Essa orientação conceitual do projeto permite fazer as ligações entre o mundo material do Kilombo, o casarão, as coleções de objetos e documentos e, por que não assumir seu conteúdo material, os corpos de moradories, ocupantes e aquilombades e seu trânsito pela cidade. A partir de trajetórias de vida, dos significados atribuídos aos lugares, deslocamento e circulação (de pessoas e coisas), o Kilombo Urbano conta uma história, uma história de si e de suas/seus, mas também uma história da cidade, história narrada a partir de um olhar periférico, racializado e socialmente subalternizado. Uma história alternativa e crítica, portanto, cujo delineamento ao longo das atividades de organização e sistematização de acervos e arquivos, será quase uma consequência natural.

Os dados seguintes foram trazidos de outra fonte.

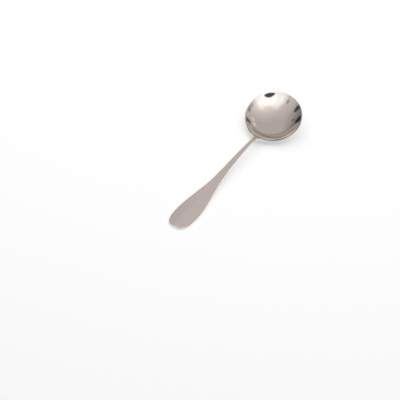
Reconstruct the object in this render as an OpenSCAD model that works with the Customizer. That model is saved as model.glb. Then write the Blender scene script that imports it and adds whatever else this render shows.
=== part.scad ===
// Soup spoon, stamped from one blank of stainless steel: a round deep bowl with straight
// shoulders, a narrow stem that arches out of the bowl, and a long plain paddle to hold.
// Lengths are in millimetres. The spoon lies at rest on the plane z = 0, along X, with the
// bowl's tip at +X, and its origin is under the middle of its length.
// Places along the spoon are told by their distance back from the bowl's widest place,
// towards the handle's end. Distances towards the bowl's tip are negative.

/* [Bowl] */
// Width of the bowl across its rim
bowl_w = 50.5; // [44:0.5:56]
// From the widest place forward to the tip
tip_l = 24; // [20:0.5:28]
// From the widest place back to where the round of the rim would close
back_l = 25; // [22:0.5:28]
// Depth of the hollow below the rim
bowl_depth = 10; // [8:0.5:13]
// Thickness of the metal under the hollow
bowl_t = 1.4; // [1:0.1:2]
// Width of the rim's ground edge, seen from above
rim_w = 0.9; // [0.85:0.05:1.6]
// How far the ground edge slopes down from the brim of the hollow to the outline
bevel_h = 1.1; // [0.2:0.1:1.2]
// Depth of the rim's metal at the outline, from the height of the brim to the underside
rim_t = 1.6; // [1.4:0.1:2.4]
// How far the rim tips up towards the bowl's tip, in degrees
rim_tilt = 19.5; // [16:0.5:26]

/* [Neck and stem] */
// From the bowl's widest place back to where the shoulders leave the round of the rim
shoulder_l = 18; // [15:0.5:20]
// From the bowl's widest place back to where the shoulders end in the stem
neck_l = 33; // [31:0.5:38]
// Width of the stem at the neck
neck_w = 2.9; // [2.6:0.1:5]
// Thickness of the stem at the neck
neck_t = 2.4; // [1.8:0.1:3.5]
// From the bowl's widest place back to where the rim's plane turns up into the stem
dip_l = 23.5; // [22:0.5:26]
// From the bowl's widest place back to the middle of the stem's rise
rise_l = 28; // [27:0.5:32]
// Height of the stem's top at the middle of its rise
rise_h = 7.3; // [6:0.1:9]
// From the bowl's widest place back to the top of the stem's arch
crest_l = 42; // [38:0.5:50]
// Height of the stem's top at the arch
crest_h = 9.2; // [8:0.1:13]
// Thickness of the stem at the arch
stem_t = 2.6; // [2:0.1:3.5]
// Width of the stem where it starts to swell
stem_w = 5.4; // [4:0.1:8]

/* [Paddle] */
// From the bowl's widest place back to where the stem starts to swell
swell_l = 74; // [68:0.5:82]
// From the bowl's widest place back to where the swell ends and the paddle starts
paddle_l = 89.5; // [85:0.5:100]
// Width of the paddle where it starts
paddle_start_w = 7.5; // [6.8:0.1:11]
// From the bowl's widest place back to the paddle's widest place
wide_l = 136; // [130:0.5:144]
// Width of the paddle at its widest place
paddle_w = 19.5; // [15:0.1:22]
// Thickness of the paddle at its edge
paddle_t = 2; // [1.5:0.1:3]
// From the paddle's widest place forward to where its underside touches the table
heel_in = 4.5; // [2:0.5:12]
// From the paddle's widest place back to the handle's end
round_l = 20; // [16:0.5:24]
// Thickness of the handle's end at its edge
end_t = 1.7; // [1.2:0.1:2.4]
// Height of the handle's top at its end
end_h = 1.8; // [1.8:0.1:5]
// How much the handle's top is domed across its width
crown_h = 0.35; // [0:0.05:0.8]

/* [Edges and rests] */
// Radius of the polished edges all round the spoon
edge_r = 0.6; // [0.4:0.05:0.8]
// Depth of the two flats under the bowl and under the paddle, on which the spoon lies
foot_cut = 0.25; // [0.15:0.01:0.4]

/* [Hidden] */

// Form of the hollow: the powers that round its floor and stand up its walls
floor_power = 2.2;
wall_power = 1;
neck_power = 1.5;
// Where the hollow's wall softens towards the neck: the cosine of the angle off the spoon's
// axis, and the share of the way out from the middle, from which it does
soften_share = 0.72;
soften_out_share = 0.68;
// Rise of the stem at the middle of its rise, and of the handle at the heel, per unit length
rise_share = 0.4;
heel_share = 0.02;
// Slope of the paddle's outline where it starts, per unit length
spread_share = 0.06;
// Power of the rounding at the handle's end, where 2 would be an ellipse
end_power = 2.8;
// Where the fans of the mesh end: as a share of back_l, and of the way from wide_l to the end
fan_share = 0.4;
end_share = 0.5;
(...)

Outra característica do projeto é que seu objetivo ‘forense’ de organizar e produzir documentação comprobatória é problematizado no compromisso epistêmico-político da produção de conhecimento como bem público, disponível e disponibilizado à transformação social em direção à equidade e condições de bem viver. Isso implica não apenas em dirigir o conhecimento produzido na academia à instrumentalização de lutas e movimentos sociais, quanto em fazer o caminho inverso e trazer os conhecimentos específicos de lutas e movimentos sociais pela equidade e condições de bem viver para a academia, assumindo radicalmente a horizontalidade entre ambos. A transdisciplinaridade, assim, assume um caráter teórico e político, além de metodológico, favorecendo a adoção de metodologias participativas.